NINE YEARS AFTER COUNTRY RADIO LAST TOOK RANDY TRAVIS TO NO. 1, HE CAME BACK WITH A SONG ABOUT THREE CROSSES BESIDE A HIGHWAY. By the early 2000s, Randy Travis was no longer the new man changing Nashville. The years of “On the Other Hand,” “Forever and Ever, Amen,” and “Deeper Than the Holler” were behind him. Country radio had moved toward younger voices, bigger production, and songs built for a different kind of audience. Randy was still recording, still touring, still carrying the deep baritone that had helped bring traditional country back in the 1980s. But his last No. 1 had come in 1994. Then he began making gospel records. It was not a sharp break from the Randy Travis people already knew. Faith had always been close to the way he sang. The voice was still slow, low, and steady. But the songs came from a different room now — less about barstools and broken promises, more about judgment, mercy, and the things people carry after the road has gone dark. In 2002, he recorded “Three Wooden Crosses.” The song followed four strangers on a midnight bus bound for Mexico: a farmer, a teacher, a preacher, and a woman nobody in the story expected to matter most. Then an eighteen-wheeler came through the darkness. Three people died. Three crosses were left beside the highway. But the song did not end at the wreck. The preacher handed his bloodstained Bible to the woman who survived. Years later, her son stood in a church holding that same Bible, telling the story of the night that changed his mother’s life. Randy did not sing it like a sermon. He sang it like a country story people had to sit still and hear all the way through. The record kept climbing. In May 2003, “Three Wooden Crosses” reached No. 1 — Randy Travis’s first chart-topper in eight years and the last No. 1 of his career. It later won CMA Single of the Year, while the album Rise and Shine earned Grammy recognition. For a singer country radio had started treating like part of another era, the comeback did not come with a flashy new sound. It came with a bus, a dark highway, and three crosses standing where four people had been.
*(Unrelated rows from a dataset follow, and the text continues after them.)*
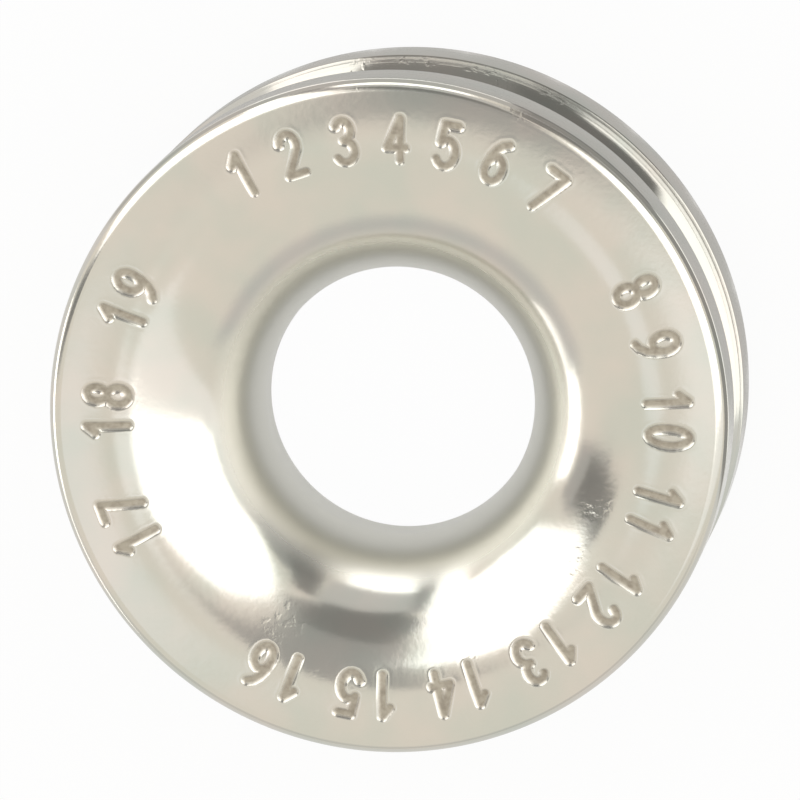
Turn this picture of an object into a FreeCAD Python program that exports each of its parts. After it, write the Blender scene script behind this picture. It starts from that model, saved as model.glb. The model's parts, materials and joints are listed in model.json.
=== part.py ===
import FreeCAD, Part
import os
import Sketcher
from enum import IntEnum

# Low friction ring: one turned piece of stainless steel, in millimetres.
# A line runs through the flared throat, and a lashing lies in the groove round the rim.
# The origin is the centre of the ring, and +Z is its axis. Both faces are alike.

NODE = "ring"

# Driving sizes: alias, value and what it measures.
SIZES = [
    ("outer_diameter", 12.5, "across the rim, outside the groove"),
    ("throat_diameter", 5.0, "the hole at its narrowest"),
    ("ring_width", 5.0, "from face to face along the axis"),
    ("throat_land", 0.5, "straight wall at the middle of the throat, along the axis"),
    ("flare_reach", 2.75, "how far each flare spreads from the throat wall before it is level with the face"),
    ("lashing_diameter", 3.0, "the rope that the rim groove is cut for"),
    ("groove_depth", 0.45, "bottom of the rim groove below the rim"),
    ("rim_round", 0.25, "radius on the outer edge of each face"),
    ("lip_round", 0.10, "radius where the groove meets the rim"),
]


class Point(IntEnum):
    """Which point of a piece of sketch geometry a constraint holds."""
    START = 1
    END = 2
    CENTRE = 3


class Own(IntEnum):
    """The geometry that every sketch brings with it."""
    H_AXIS = -1


# The sketch's origin is the start of its horizontal axis.
ORIGIN = (Own.H_AXIS, Point.START)

# How near two lengths are to count as the same when an edge is looked up.
SAME_LENGTH = 1e-4


def fill_sheet(doc):
    """Writes the driving sizes to a spreadsheet, each under its alias."""
    sheet = doc.addObject("Spreadsheet::Sheet", "Sizes")
    for row, (alias, value, note) in enumerate(SIZES, start=1):
        sheet.set(f"A{row}", alias)
        sheet.set(f"B{row}", str(value))
        sheet.set(f"C{row}", note)
        sheet.setAlias(f"B{row}", alias)
    doc.recompute()
    return sheet


def origin_plane(body, role):
    """Finds one of the body's own origin planes by its role."""
    return next(item for item in body.Origin.OriginFeatures if item.Role == role)


def section_sketch(body, name):
    """Adds a sketch on the plane through the axis: its x is the radius and its y the height."""
    sketch = body.newObject("Sketcher::SketchObject", name)
    sketch.AttachmentSupport = [(origin_plane(body, "XZ_Plane"), "")]
    sketch.MapMode = "FlatFace"
    return sketch


def relate(sketch, kind, *parts):
    """Adds a constraint that has no size."""
    sketch.addConstraint(Sketcher.Constraint(kind, *parts))


def measure(sketch, name, expression, kind, *parts):
    """Adds a constraint with a size, and binds that size to the sheet."""
    index = sketch.addConstraint(Sketcher.Constraint(kind, *parts))
    sketch.renameConstraint(index, name)
    sketch.setExpression(f"Constraints.{name}", expression)


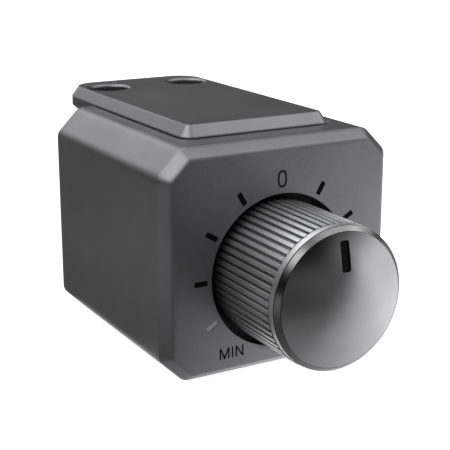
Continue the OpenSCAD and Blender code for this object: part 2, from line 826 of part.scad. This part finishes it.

FOR YEARS, NEAL MCCOY WALKED ONSTAGE BEFORE CHARLEY PRIDE. THEN ONE DAY, COUNTRY RADIO FINALLY STOPPED TREATING HIM LIKE THE OPENING ACT. He had grown up in East Texas listening to country, R&B, gospel, and whatever else came through the radio. He worked a shoe store job. He sang in clubs. He entered a talent contest in Dallas in 1981, and Janie Fricke heard enough to help him get in front of Charley Pride’s people. For years, Neal toured as Charley Pride’s opening act. Night after night, he walked out before the crowd had fully settled in. He sang while people were still finding their seats, still buying beer, still waiting for the name on the ticket to come onstage. Charley Pride was the star. Neal was the young singer trying to make sure people remembered him after the headliner had finished. He got a small record deal in the late 1980s. He released singles. They barely moved. The label closed. Then Atlantic signed him and changed the spelling of his name from McGoy to McCoy because people had already started calling him that anyway. The first albums did not break through either. “One More Time.” “Where Forever Begins.” “Now I Pray for Rain.” The songs charted, but not enough to change his life. For a singer who had spent years opening for a legend, it must have felt like country music was still asking him to stand at the edge of the stage and wait his turn. Then came “No Doubt About It.” Released at the end of 1993, the song climbed slowly into 1994. It became Neal McCoy’s first No. 1 country record. Then “Wink” followed it to No. 1. The album went platinum. The singer who had spent years warming up crowds for Charley Pride suddenly had crowds waiting for him. And he never forgot where he had learned how to hold a room. In 1994, Neal recorded Charley Pride’s “You’re My Jamaica” and brought Pride in to sing on it with him. The opening act had become a star, but he still took time to stand beside the man who had let him ride the road long before radio gave him a reason to headline.